- **STATED TASK**: Please write out the complete listing that follows, exactly as it reads.

-- begin DATA --

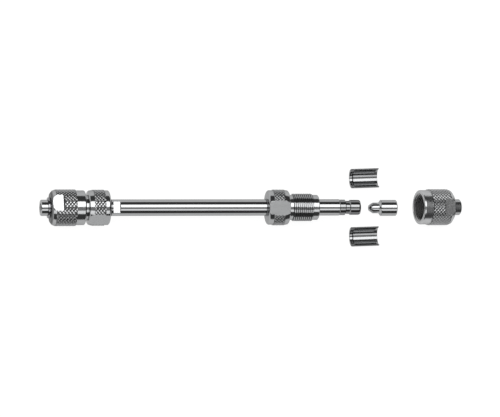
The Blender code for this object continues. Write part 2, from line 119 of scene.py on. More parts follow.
bench_mesh = bpy.data.meshes.new("bench")
bench_shape = bmesh.new()
bmesh.ops.create_grid(bench_shape, x_segments=1, y_segments=1, size=BENCH_SIZE / 2)
bench_shape.to_mesh(bench_mesh)
bench_shape.free()
bench = bpy.data.objects.new("bench", bench_mesh)
bench_material, bench_shader = new_material("bench_top")
bench_shader.inputs["Base Color"].default_value = BENCH_COLOUR
bench_shader.inputs["Roughness"].default_value = BENCH_ROUGHNESS
bench_shader.inputs["Specular IOR Level"].default_value = BENCH_SHINE
bench_shader.inputs["Emission Color"].default_value = (1, 1, 1, 1)
bench_tree = bench_material.node_tree
bench_rays = bench_tree.nodes.new("ShaderNodeLightPath")
seen_by = bench_rays.outputs["Is Camera Ray"]
for ray in ("Is Glossy Ray", "Is Transmission Ray"):
    either = bench_tree.nodes.new("ShaderNodeMath")
    either.operation = "MAXIMUM"
    bench_tree.links.new(seen_by, either.inputs[0])
    bench_tree.links.new(bench_rays.outputs[ray], either.inputs[1])
    seen_by = either.outputs[0]
bench_white = bench_tree.nodes.new("ShaderNodeMath")
bench_white.operation = "MULTIPLY"
bench_white.inputs[1].default_value = BENCH_GLOW
bench_tree.links.new(seen_by, bench_white.inputs[0])
bench_tree.links.new(bench_white.outputs[0], bench_shader.inputs["Emission Strength"])
bench_mesh.materials.append(bench_material)
bpy.context.scene.collection.objects.link(bench)

softbox(**BACK_BOX)
softbox(**FRONT_BOX)

# How bright the room is, by the sine of the height above the horizon. It is dim beyond the inlet.
ROOM_BRIGHTNESS = ((-0.02, 0.9), (0.08, 0.9), (0.10, 0.08), (0.72, 0.08), (0.86, 0.38), (1.0, 0.38))
ROOM_INLET_END = {"From Min": 0.45, "From Max": 0.75, "To Min": 1, "To Max": 0.15}
world = bpy.data.worlds.new("room")
bpy.context.scene.world = world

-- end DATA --

- **EXERCISE SOLUTION**:
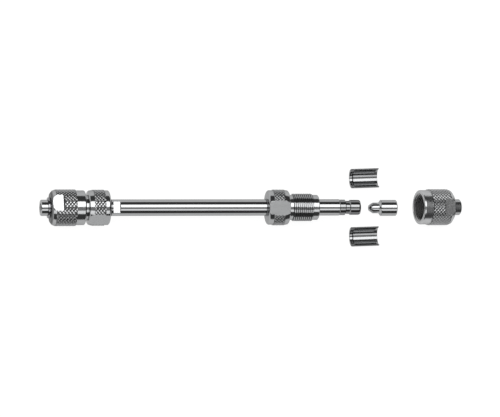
The Blender code for this object continues. Write part 2, from line 119 of scene.py on. More parts follow.
bench_mesh = bpy.data.meshes.new("bench")
bench_shape = bmesh.new()
bmesh.ops.create_grid(bench_shape, x_segments=1, y_segments=1, size=BENCH_SIZE / 2)
bench_shape.to_mesh(bench_mesh)
bench_shape.free()
bench = bpy.data.objects.new("bench", bench_mesh)
bench_material, bench_shader = new_material("bench_top")
bench_shader.inputs["Base Color"].default_value = BENCH_COLOUR
bench_shader.inputs["Roughness"].default_value = BENCH_ROUGHNESS
bench_shader.inputs["Specular IOR Level"].default_value = BENCH_SHINE
bench_shader.inputs["Emission Color"].default_value = (1, 1, 1, 1)
bench_tree = bench_material.node_tree
bench_rays = bench_tree.nodes.new("ShaderNodeLightPath")
seen_by = bench_rays.outputs["Is Camera Ray"]
for ray in ("Is Glossy Ray", "Is Transmission Ray"):
    either = bench_tree.nodes.new("ShaderNodeMath")
    either.operation = "MAXIMUM"
    bench_tree.links.new(seen_by, either.inputs[0])
    bench_tree.links.new(bench_rays.outputs[ray], either.inputs[1])
    seen_by = either.outputs[0]
bench_white = bench_tree.nodes.new("ShaderNodeMath")
bench_white.operation = "MULTIPLY"
bench_white.inputs[1].default_value = BENCH_GLOW
bench_tree.links.new(seen_by, bench_white.inputs[0])
bench_tree.links.new(bench_white.outputs[0], bench_shader.inputs["Emission Strength"])
bench_mesh.materials.append(bench_material)
bpy.context.scene.collection.objects.link(bench)

softbox(**BACK_BOX)
softbox(**FRONT_BOX)

# How bright the room is, by the sine of the height above the horizon. It is dim beyond the inlet.
ROOM_BRIGHTNESS = ((-0.02, 0.9), (0.08, 0.9), (0.10, 0.08), (0.72, 0.08), (0.86, 0.38), (1.0, 0.38))
ROOM_INLET_END = {"From Min": 0.45, "From Max": 0.75, "To Min": 1, "To Max": 0.15}
world = bpy.data.worlds.new("room")
bpy.context.scene.world = world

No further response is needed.